• _Aim of the exercise_
Return the whole listing exactly as it stands.

• _Dataset content_

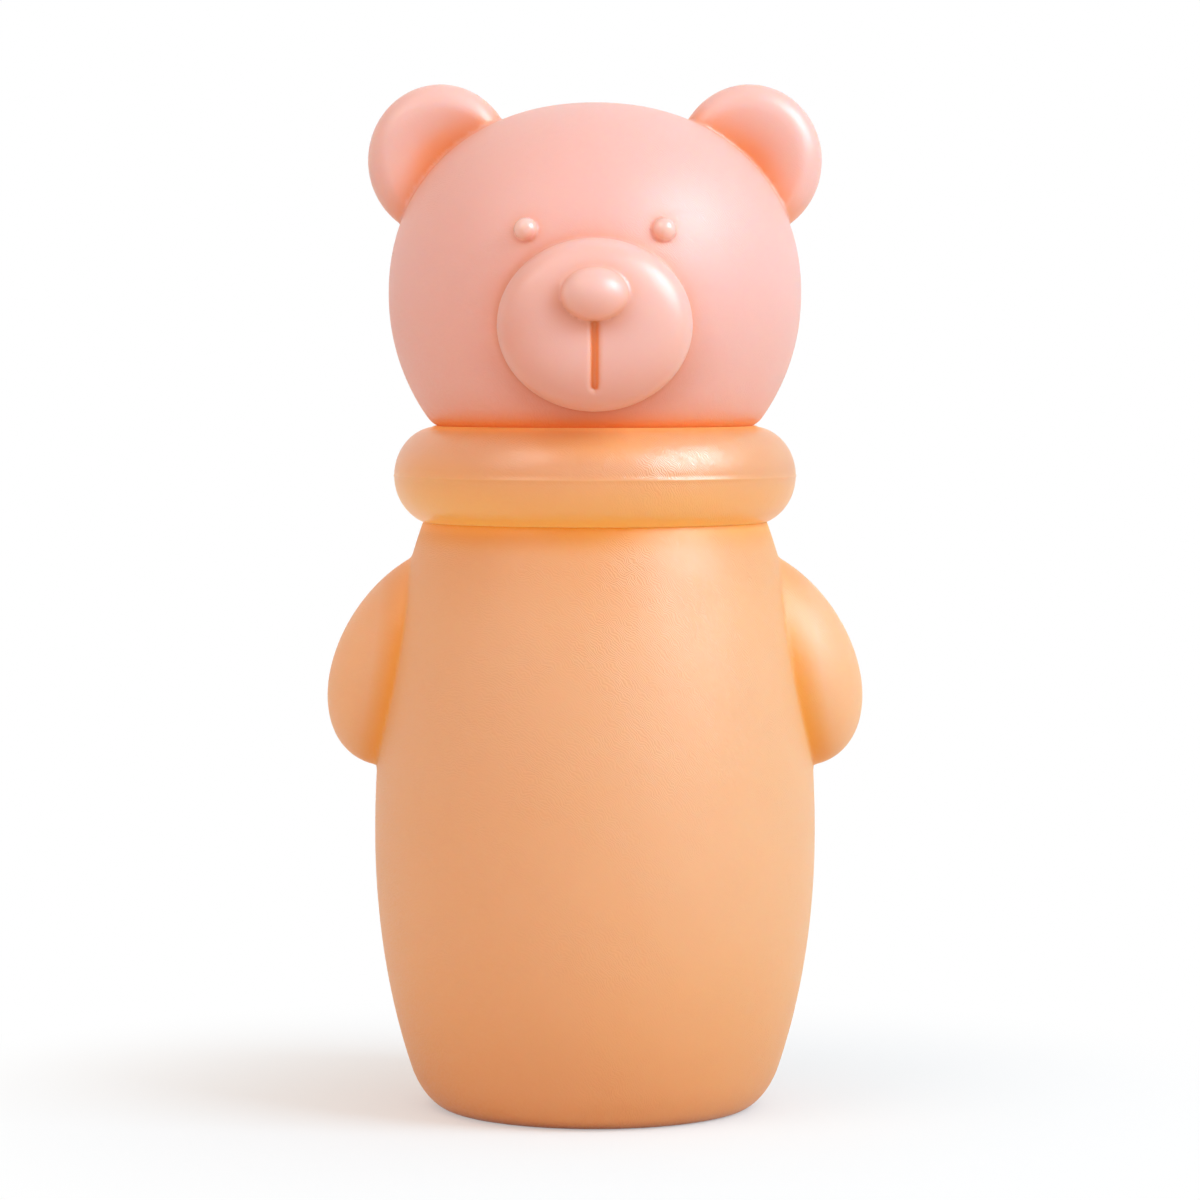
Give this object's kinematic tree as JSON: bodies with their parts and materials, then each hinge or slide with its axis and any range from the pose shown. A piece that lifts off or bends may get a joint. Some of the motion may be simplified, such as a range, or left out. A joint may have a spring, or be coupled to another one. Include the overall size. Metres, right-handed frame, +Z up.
{
  "type": "squeeze feeding bottle",
  "caption": "Soft squeeze bottle shaped like a bear, with moulded arms; the head is a push-on cover over a feeding spoon, held by a screw collar.",
  "frame": {"origin": "centre of the flat foot that the bottle stands on", "axes": "+Z up along the bottle, -Y towards the front where the face looks, +X to the right in the picture"},
  "size_m": [0.0748, 0.0686, 0.1434],
  "materials": {
    "orange_silicone": "matt, slightly leathery silicone",
    "amber_silicone": "smooth translucent silicone",
    "pink_silicone": "matt silicone, smoother on the ears and the face",
    "clear_silicone": "smooth clear silicone",
    "frosted_plastic": "frosted polypropylene",
    "hard_orange_plastic": "moulded polypropylene"
  },
  "bodies": {
    "bottle": {"squeeze_bottle": "orange_silicone", "neck_liner": "frosted_plastic"},
    "seal": {"neck_seal": "clear_silicone"},
    "nozzle": {"nozzle_base": "frosted_plastic", "flow_valve": "clear_silicone", "valve_retainer": "frosted_plastic"},
    "collar": {"collar_ring": "hard_orange_plastic", "collar_sleeve": "amber_silicone"},
    "spoon": {"soft_spoon": "pink_silicone"},
    "cover": {"head_cover": "pink_silicone"}
  },
  "joints": [
    {"name": "seal_lift", "type": "slide", "parent": "bottle", "child": "seal", "axis": [0, 0, 1], "range_m": [0, 0.04]},
    {"name": "thread_rise", "type": "slide", "parent": "seal", "child": "nozzle", "axis": [0, 0, 1], "range_m": [0, 0.005]},
    {"name": "collar_turn", "type": "hinge", "parent": "nozzle", "child": "collar", "pos_m": [0, 0, 0.0889], "axis": [0, 0, 1], "range_deg": [0, 450]},
    {"name": "spoon_pull", "type": "slide", "parent": "collar", "child": "spoon", "axis": [0, 0, 1], "range_m": [0, 0.025]},
    {"name": "cover_lift", "type": "slide", "parent": "spoon", "child": "cover", "axis": [0, 0, 1], "range_m": [0, 0.06]}
  ],
  "couplings": [
    {"joint": "thread_rise", "follows": "collar_turn", "m_per_rad": 0.000636}
  ]
}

• _Final result_
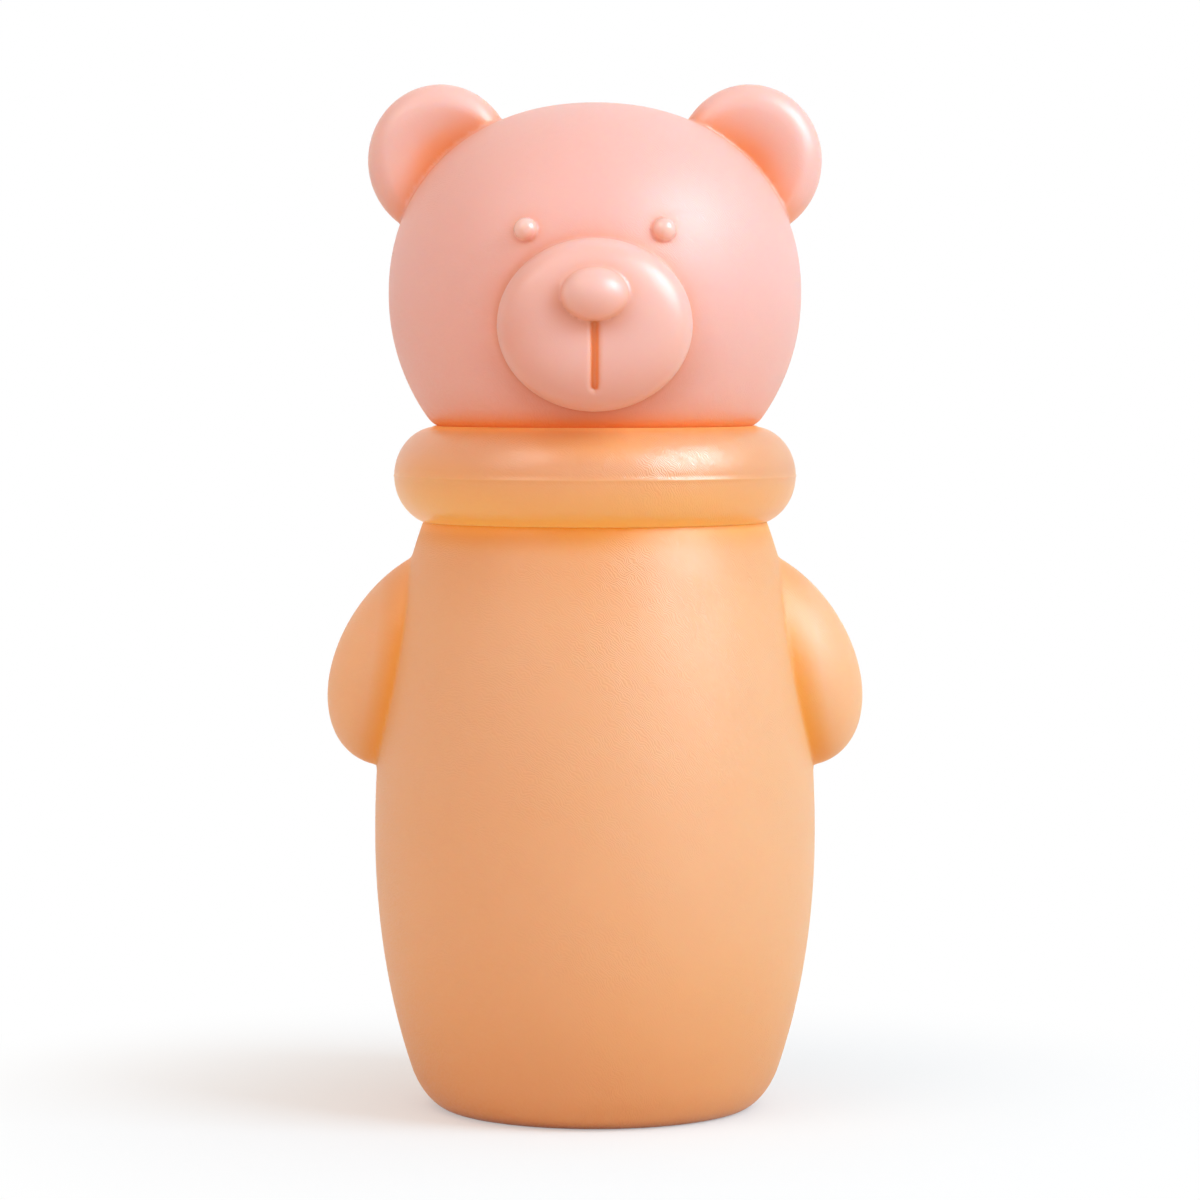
Give this object's kinematic tree as JSON: bodies with their parts and materials, then each hinge or slide with its axis and any range from the pose shown. A piece that lifts off or bends may get a joint. Some of the motion may be simplified, such as a range, or left out. A joint may have a spring, or be coupled to another one. Include the overall size. Metres, right-handed frame, +Z up.
{
  "type": "squeeze feeding bottle",
  "caption": "Soft squeeze bottle shaped like a bear, with moulded arms; the head is a push-on cover over a feeding spoon, held by a screw collar.",
  "frame": {"origin": "centre of the flat foot that the bottle stands on", "axes": "+Z up along the bottle, -Y towards the front where the face looks, +X to the right in the picture"},
  "size_m": [0.0748, 0.0686, 0.1434],
  "materials": {
    "orange_silicone": "matt, slightly leathery silicone",
    "amber_silicone": "smooth translucent silicone",
    "pink_silicone": "matt silicone, smoother on the ears and the face",
    "clear_silicone": "smooth clear silicone",
    "frosted_plastic": "frosted polypropylene",
    "hard_orange_plastic": "moulded polypropylene"
  },
  "bodies": {
    "bottle": {"squeeze_bottle": "orange_silicone", "neck_liner": "frosted_plastic"},
    "seal": {"neck_seal": "clear_silicone"},
    "nozzle": {"nozzle_base": "frosted_plastic", "flow_valve": "clear_silicone", "valve_retainer": "frosted_plastic"},
    "collar": {"collar_ring": "hard_orange_plastic", "collar_sleeve": "amber_silicone"},
    "spoon": {"soft_spoon": "pink_silicone"},
    "cover": {"head_cover": "pink_silicone"}
  },
  "joints": [
    {"name": "seal_lift", "type": "slide", "parent": "bottle", "child": "seal", "axis": [0, 0, 1], "range_m": [0, 0.04]},
    {"name": "thread_rise", "type": "slide", "parent": "seal", "child": "nozzle", "axis": [0, 0, 1], "range_m": [0, 0.005]},
    {"name": "collar_turn", "type": "hinge", "parent": "nozzle", "child": "collar", "pos_m": [0, 0, 0.0889], "axis": [0, 0, 1], "range_deg": [0, 450]},
    {"name": "spoon_pull", "type": "slide", "parent": "collar", "child": "spoon", "axis": [0, 0, 1], "range_m": [0, 0.025]},
    {"name": "cover_lift", "type": "slide", "parent": "spoon", "child": "cover", "axis": [0, 0, 1], "range_m": [0, 0.06]}
  ],
  "couplings": [
    {"joint": "thread_rise", "follows": "collar_turn", "m_per_rad": 0.000636}
  ]
}